Given information:
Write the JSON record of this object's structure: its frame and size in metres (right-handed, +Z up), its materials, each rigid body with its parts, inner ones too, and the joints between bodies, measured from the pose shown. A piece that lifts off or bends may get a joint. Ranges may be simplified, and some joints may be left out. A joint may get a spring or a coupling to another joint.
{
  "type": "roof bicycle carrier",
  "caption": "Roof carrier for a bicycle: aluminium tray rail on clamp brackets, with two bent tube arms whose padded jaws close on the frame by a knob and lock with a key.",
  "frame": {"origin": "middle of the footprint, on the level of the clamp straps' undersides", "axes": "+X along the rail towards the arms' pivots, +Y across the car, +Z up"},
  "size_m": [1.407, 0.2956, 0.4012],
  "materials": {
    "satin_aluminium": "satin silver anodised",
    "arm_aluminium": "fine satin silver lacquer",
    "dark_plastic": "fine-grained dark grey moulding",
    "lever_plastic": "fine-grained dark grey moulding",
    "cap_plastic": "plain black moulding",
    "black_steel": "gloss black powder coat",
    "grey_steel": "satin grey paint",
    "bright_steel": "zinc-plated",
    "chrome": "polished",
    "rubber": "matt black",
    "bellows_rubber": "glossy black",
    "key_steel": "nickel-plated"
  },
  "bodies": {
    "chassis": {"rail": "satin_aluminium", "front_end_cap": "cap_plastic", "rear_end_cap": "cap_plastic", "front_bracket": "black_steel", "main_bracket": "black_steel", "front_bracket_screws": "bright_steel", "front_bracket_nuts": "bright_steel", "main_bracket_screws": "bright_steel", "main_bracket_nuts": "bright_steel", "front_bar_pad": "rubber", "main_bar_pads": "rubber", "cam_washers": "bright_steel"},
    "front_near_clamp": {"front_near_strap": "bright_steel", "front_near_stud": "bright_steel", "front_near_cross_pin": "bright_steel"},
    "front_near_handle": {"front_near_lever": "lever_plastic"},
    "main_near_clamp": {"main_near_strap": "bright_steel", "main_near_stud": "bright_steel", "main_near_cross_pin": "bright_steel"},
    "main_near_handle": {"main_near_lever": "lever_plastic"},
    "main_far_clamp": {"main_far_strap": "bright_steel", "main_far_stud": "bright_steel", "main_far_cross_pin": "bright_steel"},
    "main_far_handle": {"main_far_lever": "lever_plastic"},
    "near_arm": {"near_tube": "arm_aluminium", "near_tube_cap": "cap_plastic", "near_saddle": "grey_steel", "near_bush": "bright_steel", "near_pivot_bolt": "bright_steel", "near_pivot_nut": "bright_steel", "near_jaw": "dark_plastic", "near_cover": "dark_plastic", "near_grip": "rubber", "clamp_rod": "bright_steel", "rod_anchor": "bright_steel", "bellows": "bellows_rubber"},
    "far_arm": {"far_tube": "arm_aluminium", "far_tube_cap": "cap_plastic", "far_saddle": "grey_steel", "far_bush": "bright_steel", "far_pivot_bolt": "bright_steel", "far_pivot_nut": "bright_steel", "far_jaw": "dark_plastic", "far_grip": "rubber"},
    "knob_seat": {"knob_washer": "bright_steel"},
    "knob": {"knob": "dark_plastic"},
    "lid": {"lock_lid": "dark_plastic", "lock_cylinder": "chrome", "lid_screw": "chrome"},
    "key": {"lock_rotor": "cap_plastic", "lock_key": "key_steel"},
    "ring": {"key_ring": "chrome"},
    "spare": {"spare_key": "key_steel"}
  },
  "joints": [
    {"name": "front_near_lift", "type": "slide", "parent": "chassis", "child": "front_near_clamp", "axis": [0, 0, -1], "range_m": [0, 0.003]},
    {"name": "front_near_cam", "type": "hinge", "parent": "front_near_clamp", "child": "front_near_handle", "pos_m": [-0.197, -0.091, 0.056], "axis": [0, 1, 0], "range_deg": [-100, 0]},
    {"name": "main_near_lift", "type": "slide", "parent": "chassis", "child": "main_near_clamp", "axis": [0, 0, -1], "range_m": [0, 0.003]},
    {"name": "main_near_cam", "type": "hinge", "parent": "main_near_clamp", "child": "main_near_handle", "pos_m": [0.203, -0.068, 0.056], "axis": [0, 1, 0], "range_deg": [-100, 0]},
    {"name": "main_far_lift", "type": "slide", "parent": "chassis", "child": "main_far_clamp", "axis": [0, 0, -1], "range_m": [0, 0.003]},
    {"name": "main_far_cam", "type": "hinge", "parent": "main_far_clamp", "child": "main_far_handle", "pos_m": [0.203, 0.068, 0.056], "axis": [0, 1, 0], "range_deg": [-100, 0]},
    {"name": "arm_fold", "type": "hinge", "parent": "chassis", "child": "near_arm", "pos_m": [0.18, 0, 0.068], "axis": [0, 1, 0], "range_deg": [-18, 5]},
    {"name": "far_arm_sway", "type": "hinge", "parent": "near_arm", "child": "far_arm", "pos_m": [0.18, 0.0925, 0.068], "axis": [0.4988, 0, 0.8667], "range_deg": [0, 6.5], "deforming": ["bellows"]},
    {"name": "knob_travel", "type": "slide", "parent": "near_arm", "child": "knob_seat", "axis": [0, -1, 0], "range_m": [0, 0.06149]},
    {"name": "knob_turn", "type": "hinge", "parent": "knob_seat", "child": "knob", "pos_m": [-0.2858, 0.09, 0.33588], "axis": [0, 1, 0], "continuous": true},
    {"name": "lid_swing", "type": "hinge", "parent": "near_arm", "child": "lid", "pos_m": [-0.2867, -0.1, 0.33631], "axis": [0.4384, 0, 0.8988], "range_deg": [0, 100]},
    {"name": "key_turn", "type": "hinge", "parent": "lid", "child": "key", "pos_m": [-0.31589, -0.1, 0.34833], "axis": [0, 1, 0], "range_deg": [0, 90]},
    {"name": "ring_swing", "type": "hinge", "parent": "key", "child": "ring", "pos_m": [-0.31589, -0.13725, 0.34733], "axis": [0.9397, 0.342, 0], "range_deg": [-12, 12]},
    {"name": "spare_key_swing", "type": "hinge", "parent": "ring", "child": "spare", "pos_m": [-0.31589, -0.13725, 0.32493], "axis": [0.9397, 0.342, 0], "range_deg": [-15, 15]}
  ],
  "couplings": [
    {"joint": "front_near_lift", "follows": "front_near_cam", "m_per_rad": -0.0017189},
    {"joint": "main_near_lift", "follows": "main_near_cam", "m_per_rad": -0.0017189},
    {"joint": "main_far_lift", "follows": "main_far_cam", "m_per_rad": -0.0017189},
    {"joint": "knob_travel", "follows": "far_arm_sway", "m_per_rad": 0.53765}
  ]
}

What you need to do:
Quote the listing in full, please, keeping every line exact.

Answer to the problem:
Write the JSON record of this object's structure: its frame and size in metres (right-handed, +Z up), its materials, each rigid body with its parts, inner ones too, and the joints between bodies, measured from the pose shown. A piece that lifts off or bends may get a joint. Ranges may be simplified, and some joints may be left out. A joint may get a spring or a coupling to another joint.
{
  "type": "roof bicycle carrier",
  "caption": "Roof carrier for a bicycle: aluminium tray rail on clamp brackets, with two bent tube arms whose padded jaws close on the frame by a knob and lock with a key.",
  "frame": {"origin": "middle of the footprint, on the level of the clamp straps' undersides", "axes": "+X along the rail towards the arms' pivots, +Y across the car, +Z up"},
  "size_m": [1.407, 0.2956, 0.4012],
  "materials": {
    "satin_aluminium": "satin silver anodised",
    "arm_aluminium": "fine satin silver lacquer",
    "dark_plastic": "fine-grained dark grey moulding",
    "lever_plastic": "fine-grained dark grey moulding",
    "cap_plastic": "plain black moulding",
    "black_steel": "gloss black powder coat",
    "grey_steel": "satin grey paint",
    "bright_steel": "zinc-plated",
    "chrome": "polished",
    "rubber": "matt black",
    "bellows_rubber": "glossy black",
    "key_steel": "nickel-plated"
  },
  "bodies": {
    "chassis": {"rail": "satin_aluminium", "front_end_cap": "cap_plastic", "rear_end_cap": "cap_plastic", "front_bracket": "black_steel", "main_bracket": "black_steel", "front_bracket_screws": "bright_steel", "front_bracket_nuts": "bright_steel", "main_bracket_screws": "bright_steel", "main_bracket_nuts": "bright_steel", "front_bar_pad": "rubber", "main_bar_pads": "rubber", "cam_washers": "bright_steel"},
    "front_near_clamp": {"front_near_strap": "bright_steel", "front_near_stud": "bright_steel", "front_near_cross_pin": "bright_steel"},
    "front_near_handle": {"front_near_lever": "lever_plastic"},
    "main_near_clamp": {"main_near_strap": "bright_steel", "main_near_stud": "bright_steel", "main_near_cross_pin": "bright_steel"},
    "main_near_handle": {"main_near_lever": "lever_plastic"},
    "main_far_clamp": {"main_far_strap": "bright_steel", "main_far_stud": "bright_steel", "main_far_cross_pin": "bright_steel"},
    "main_far_handle": {"main_far_lever": "lever_plastic"},
    "near_arm": {"near_tube": "arm_aluminium", "near_tube_cap": "cap_plastic", "near_saddle": "grey_steel", "near_bush": "bright_steel", "near_pivot_bolt": "bright_steel", "near_pivot_nut": "bright_steel", "near_jaw": "dark_plastic", "near_cover": "dark_plastic", "near_grip": "rubber", "clamp_rod": "bright_steel", "rod_anchor": "bright_steel", "bellows": "bellows_rubber"},
    "far_arm": {"far_tube": "arm_aluminium", "far_tube_cap": "cap_plastic", "far_saddle": "grey_steel", "far_bush": "bright_steel", "far_pivot_bolt": "bright_steel", "far_pivot_nut": "bright_steel", "far_jaw": "dark_plastic", "far_grip": "rubber"},
    "knob_seat": {"knob_washer": "bright_steel"},
    "knob": {"knob": "dark_plastic"},
    "lid": {"lock_lid": "dark_plastic", "lock_cylinder": "chrome", "lid_screw": "chrome"},
    "key": {"lock_rotor": "cap_plastic", "lock_key": "key_steel"},
    "ring": {"key_ring": "chrome"},
    "spare": {"spare_key": "key_steel"}
  },
  "joints": [
    {"name": "front_near_lift", "type": "slide", "parent": "chassis", "child": "front_near_clamp", "axis": [0, 0, -1], "range_m": [0, 0.003]},
    {"name": "front_near_cam", "type": "hinge", "parent": "front_near_clamp", "child": "front_near_handle", "pos_m": [-0.197, -0.091, 0.056], "axis": [0, 1, 0], "range_deg": [-100, 0]},
    {"name": "main_near_lift", "type": "slide", "parent": "chassis", "child": "main_near_clamp", "axis": [0, 0, -1], "range_m": [0, 0.003]},
    {"name": "main_near_cam", "type": "hinge", "parent": "main_near_clamp", "child": "main_near_handle", "pos_m": [0.203, -0.068, 0.056], "axis": [0, 1, 0], "range_deg": [-100, 0]},
    {"name": "main_far_lift", "type": "slide", "parent": "chassis", "child": "main_far_clamp", "axis": [0, 0, -1], "range_m": [0, 0.003]},
    {"name": "main_far_cam", "type": "hinge", "parent": "main_far_clamp", "child": "main_far_handle", "pos_m": [0.203, 0.068, 0.056], "axis": [0, 1, 0], "range_deg": [-100, 0]},
    {"name": "arm_fold", "type": "hinge", "parent": "chassis", "child": "near_arm", "pos_m": [0.18, 0, 0.068], "axis": [0, 1, 0], "range_deg": [-18, 5]},
    {"name": "far_arm_sway", "type": "hinge", "parent": "near_arm", "child": "far_arm", "pos_m": [0.18, 0.0925, 0.068], "axis": [0.4988, 0, 0.8667], "range_deg": [0, 6.5], "deforming": ["bellows"]},
    {"name": "knob_travel", "type": "slide", "parent": "near_arm", "child": "knob_seat", "axis": [0, -1, 0], "range_m": [0, 0.06149]},
    {"name": "knob_turn", "type": "hinge", "parent": "knob_seat", "child": "knob", "pos_m": [-0.2858, 0.09, 0.33588], "axis": [0, 1, 0], "continuous": true},
    {"name": "lid_swing", "type": "hinge", "parent": "near_arm", "child": "lid", "pos_m": [-0.2867, -0.1, 0.33631], "axis": [0.4384, 0, 0.8988], "range_deg": [0, 100]},
    {"name": "key_turn", "type": "hinge", "parent": "lid", "child": "key", "pos_m": [-0.31589, -0.1, 0.34833], "axis": [0, 1, 0], "range_deg": [0, 90]},
    {"name": "ring_swing", "type": "hinge", "parent": "key", "child": "ring", "pos_m": [-0.31589, -0.13725, 0.34733], "axis": [0.9397, 0.342, 0], "range_deg": [-12, 12]},
    {"name": "spare_key_swing", "type": "hinge", "parent": "ring", "child": "spare", "pos_m": [-0.31589, -0.13725, 0.32493], "axis": [0.9397, 0.342, 0], "range_deg": [-15, 15]}
  ],
  "couplings": [
    {"joint": "front_near_lift", "follows": "front_near_cam", "m_per_rad": -0.0017189},
    {"joint": "main_near_lift", "follows": "main_near_cam", "m_per_rad": -0.0017189},
    {"joint": "main_far_lift", "follows": "main_far_cam", "m_per_rad": -0.0017189},
    {"joint": "knob_travel", "follows": "far_arm_sway", "m_per_rad": 0.53765}
  ]
}